Der Unterschied zwischen hier und dort liegt in vielen Dingen eher im Detail. Bei einem zweiten Blick fällt zum Beispiel auf, dass iranische Städte oft anders strukturiert sind als deutsche. Gleich einem Basar, befindet sich in jedem Stadtteil eine andere Ansammlung von Gewerbe. In einem Gebiet finden sich dutzende Woll- und Garngeschäfte, in einem anderen reiht sich dafür ein Hochzeitskartenverkäufer an den nächsten. Oder man bemerkt, dass iranische Mütter einen ganz besonderen Status in der Familie besitzen – man könnte das wohl am ehesten mit dem Bild vergleichen, dass wir in Deutschland von italienischen Müttern besitzen. Schließlich fällt auf, dass unter den gegebenen gesellschaftlichen Rahmenbedingungen die Faktoren Politik und Religion präsenter im Alltag sind als bei uns. Das beste Beispiel ist ja das Gebot für Frauen, ein Kopftuch zu tragen. Der größte Unterschied zwischen Iran und Deutschland ist wohl gerade dieser, dass die meisten Menschen entweder gar nicht oder außerordentlich an Politik interessiert sind.

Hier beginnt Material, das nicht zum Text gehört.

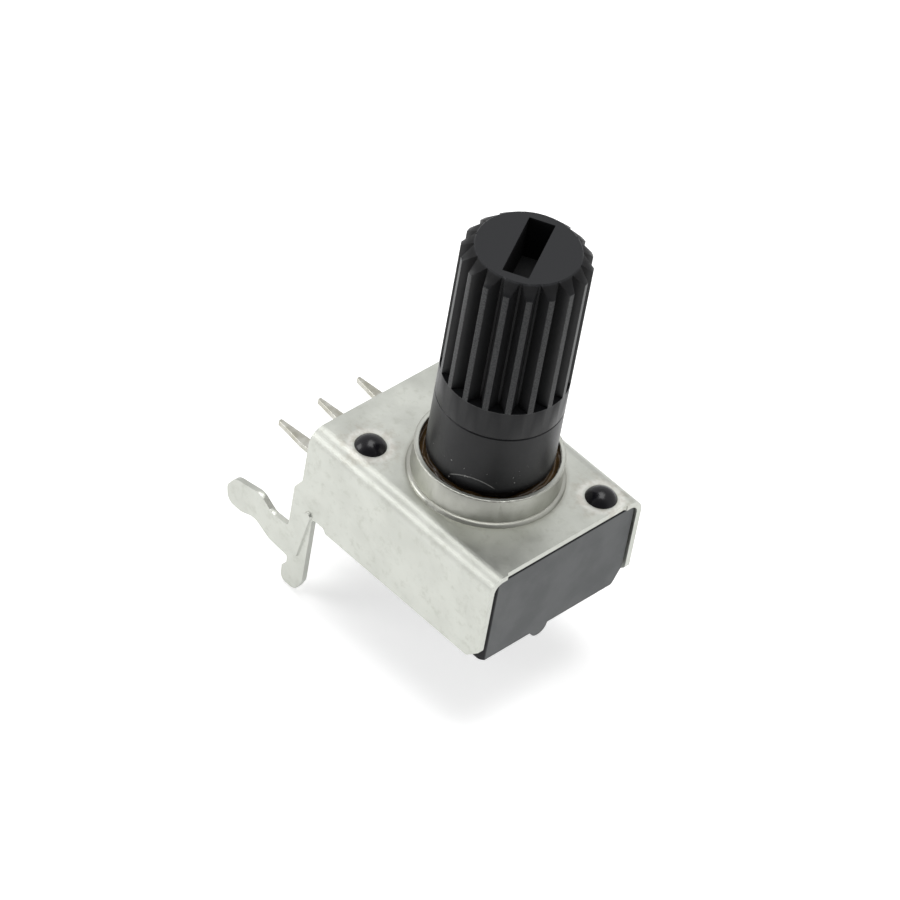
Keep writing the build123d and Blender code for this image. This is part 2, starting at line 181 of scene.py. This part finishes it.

SKR: Was macht den Iran für dich einzigartig?
Matthias Schmidt: Wie sich die Menschen trotz des Spannungsverhältnisses zwischen Politik und Religion, das das Land in den letzten Jahrzehnten so sehr geprägt hat, ihre Herzlichkeit untereinander und Offenheit Fremdem gegenüber bewahrt haben – das empfinde ich als einzigartig im Iran.
SKR: Der märchenhafte Imam-Platz in Isfahan, die beeindruckenden Ruinen von Persepolis, die verwinkelte Altstadt von Yazd – bei so vielen schönen Plätzen möchten wir wissen, was ist dein ganz persönlicher Lieblingsort?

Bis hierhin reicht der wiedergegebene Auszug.